Since concussions are an invisible injury - no abnormality typically shows up on a CT scan - and doctors are left to diagnose them through symptoms relayed by their sufferers.

Many patients are not even aware that they've suffered a concussion, wrongly believing losing consciousness is the key requirement. In fact, unconsciousness occurs in 5 per cent of concussions - the remaining 95 per cent include any one of about 20 symptoms, including confusion, headache, dizziness, feeling dazed, vomiting and poor concentration.

'It's not worth it'

Marty Cairns saw his 16-year-old son, Ryan, go flying into the boards at full speed last summer.
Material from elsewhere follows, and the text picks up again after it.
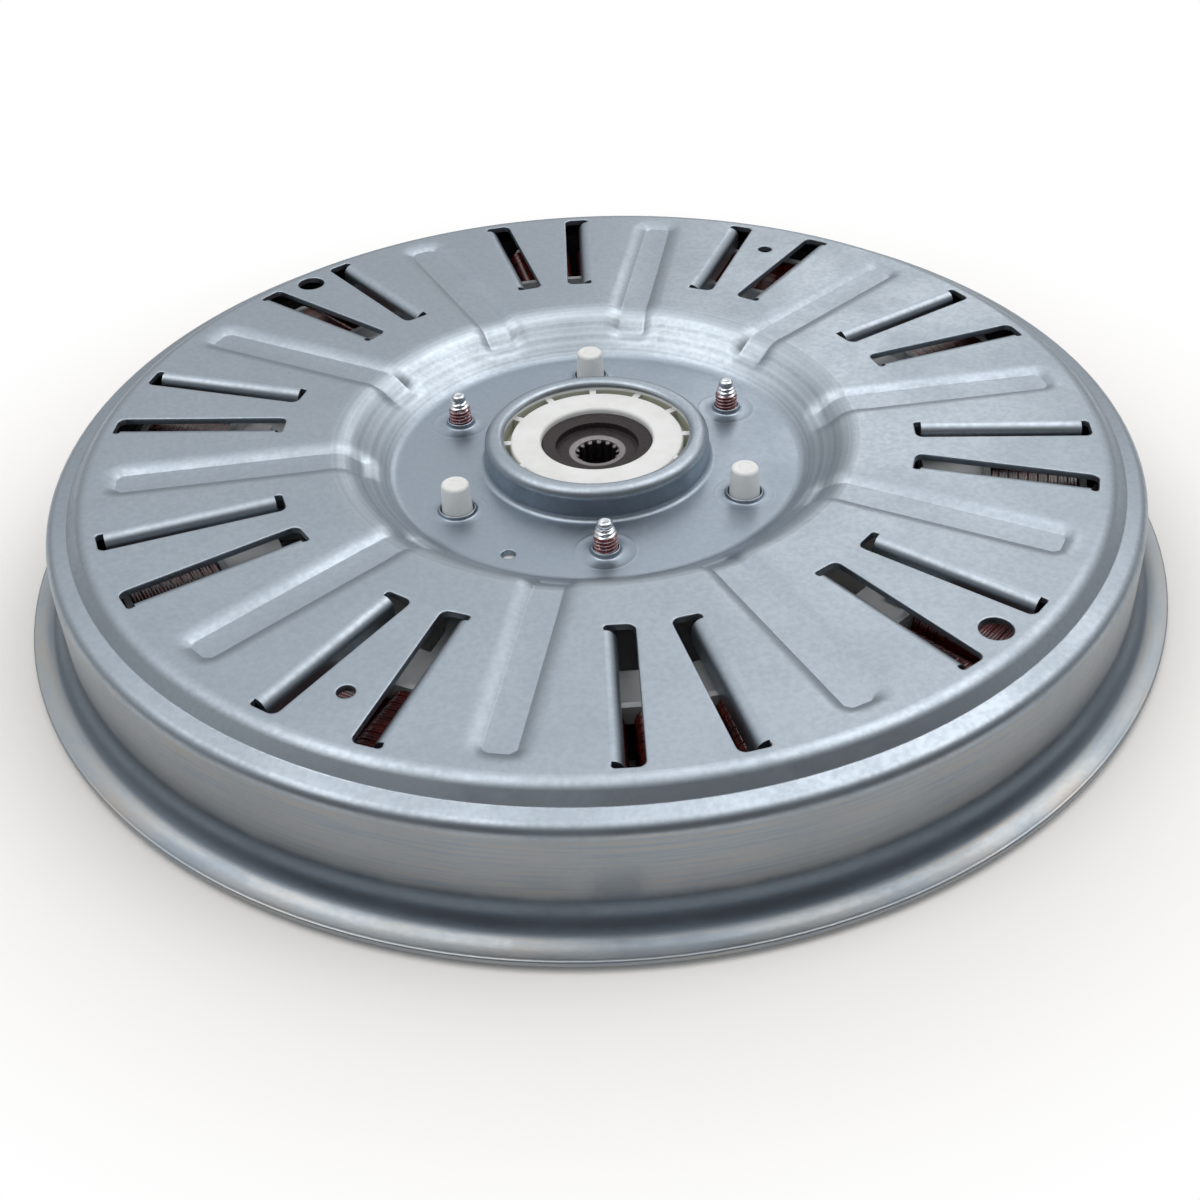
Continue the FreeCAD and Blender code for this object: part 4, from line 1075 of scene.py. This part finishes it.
def makeFloor():
    s = studio
    reach = s["floorReach"] / mm
    floor = meshObject("floor", [(-reach, -reach, 0), (reach, -reach, 0), (reach, reach, 0), (-reach, reach, 0)],
                       [(0, 1, 2, 3)])
    material, put, place = newMaterial("paleFloor", **{"Specular IOR Level": 0.1})
    radius = heightAndRadius(put, place)[1]
    away = put("product", put("fade", radius, s["fadeFrom"], s["fadeTo"]), backdropRays(put))
    nodes = material.node_tree.nodes
    white = put("ShaderNodeEmission", "#ffffff", 1.0)
    connect(nodes["Material Output"], {0: put("ShaderNodeMixShader", away, nodes["Principled BSDF"], white)})
    floor.data.materials.append(finished(material, s["floor"], 0.9))


def makeWorld():
    world = bpy.data.worlds.new("studioWorld")
    bpy.context.scene.world = world
    world.use_nodes = True
    world.node_tree.nodes.clear()
    put = partial(addNode, world.node_tree)
    parts = put("ShaderNodeSeparateXYZ", put("ShaderNodeTexCoord").outputs["Generated"]).outputs
    far = put("fade", parts["Z"], *studio["farRise"], *studio["farSide"])
    near = put("fade", parts["Z"], *studio["viewerRise"], *studio["viewerSide"])
    level = put("ShaderNodeMix", put("fade", parts["Y"], -0.45, 0.25), near, far)
    strength = put("ShaderNodeMix", backdropRays(put), studio["world"], level)
    direct = put("ShaderNodeLightPath").outputs["Is Camera Ray"]
    sky = put("ShaderNodeBackground", studio["sky"], put("ShaderNodeMix", direct, strength, 1.0))
    put("ShaderNodeOutputWorld", sky)


def makeLamps():
    for name, spot, size, power in studio["lamps"]:
        light = bpy.data.lights.new(name, "AREA")
        light.size = size
        light.energy = power
        light.color = hexColour(studio["lampTint"])[:3]
        lamp = linked(name, light)
        lamp.location = spot
        lamp.rotation_euler = (-Vector(spot)).to_track_quat("-Z", "Y").to_euler()


def makeCamera():
    spot, target = Vector((-44.843, -348.367, 251.863)) * mm, Vector((2.907, -40.810, 20.0)) * mm
    view = bpy.data.cameras.new("view")
    view.sensor_width = 36.0
    view.lens = 48.112
    view.shift_x, view.shift_y = -0.03, -0.03
    view.clip_start = 0.01
    camera = linked("camera", view)
    turn = (target - spot).to_track_quat("-Z", "Y").to_matrix().to_4x4()
    camera.matrix_world = Matrix.Translation(spot) @ turn @ Matrix.Rotation(math.radians(-1.7036), 4, "Z")
    bpy.context.scene.camera = camera


makeFloor()
makeWorld()
makeLamps()
makeCamera()
bpy.context.scene.view_settings.view_transform = "Standard"
bpy.context.view_layer.update()
print("stage set")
"I was the coach at the time, I was up in the stands watching," said Mr. Cairns of his son, who has fully recovered. "I cringe every time he goes into the boards or gets hit. It's a concern to everybody, especially after Sanderson died."

Don Sanderson, a 21-year-old rookie defenceman for the senior AAA Whitby Dunlops of the Ontario Hockey Association, died this month after hitting his unprotected head - his helmet came off - on the ice during a fight.

But William Trudell, a 23-year-old who used to play AAA hockey in Winnipeg, said head injuries have always been a risk of the sport.

"It's a hazard of the game," said Mr. Trudell, who has had 13 concussions from hockey and football, and who suffers from migraines. "You can't have a contact game without somebody getting hurt."

Now a carpenter in Toronto, he suffered his last concussion when he was 21 and playing competitive hockey.

"It was one of those where I am standing up and I thought, 'Wow, this sucks. It's not worth it,' " he said. He now plays house league for fun.

Similarly, 35-year-old Stephen Lepper of Brandon estimates he has had four concussions after skiing and hockey accidents, not including a couple of "blackouts" he experienced playing hockey in his youth.

In June of 2005, he had his last concussion; six months later, he had a seizure. His doctor said the seizure may have been caused by that final concussion.

"I'd probably change a few things if I knew more about the potential consequences of concussions, like how aggressively I played," said Mr. Lepper, who takes medication for seizures. "You can't put yourself in a bubble; you have to kind of accept potential consequences."

Indeed, Mr. Lepper, a sales representative, is keen for his three-year-old son, Luke, to get into the game when he is ready.

Paul Comper, a neuropsychologist and researcher at Toronto Rehab, has seen parents who want advice about whether to pull their children, who have suffered concussions, out of sports.

"My job is to advise that there may be implications cognitively," Dr. Comper said. "It could produce problems emotionally and psychologically because we know there's a propensity for emotional and psychological difficulties following concussion such as depression, personality changes and irritability."

Still, more often than not, parents decide to forge ahead, particularly if there is only one concussion and there has been a full recovery, such as the case with Samantha Yurechuk.

"I feel fine now," said Samantha, hours before her Thursday night practice. "I was so lightheaded; I couldn't get up and walk around too much."

She followed doctors' orders, taking a week off the ice and waiting until she was symptom-free during activity before returning to play.

Others have had much longer periods away from the ice, suggesting that her concussion is far more mild.

Her mother, Judy Yurechuk, sees the concussion as an accident - it was two teammates crashing into one other - and it's the only injury her daughter has suffered in a decade of playing hockey.

But she does have an issue with her daughter snowboarding without a helmet, the wearing of which is apparently deemed uncool by the teenage set.

"I have more fear of her injuring herself that way," Ms. Yurechuk said.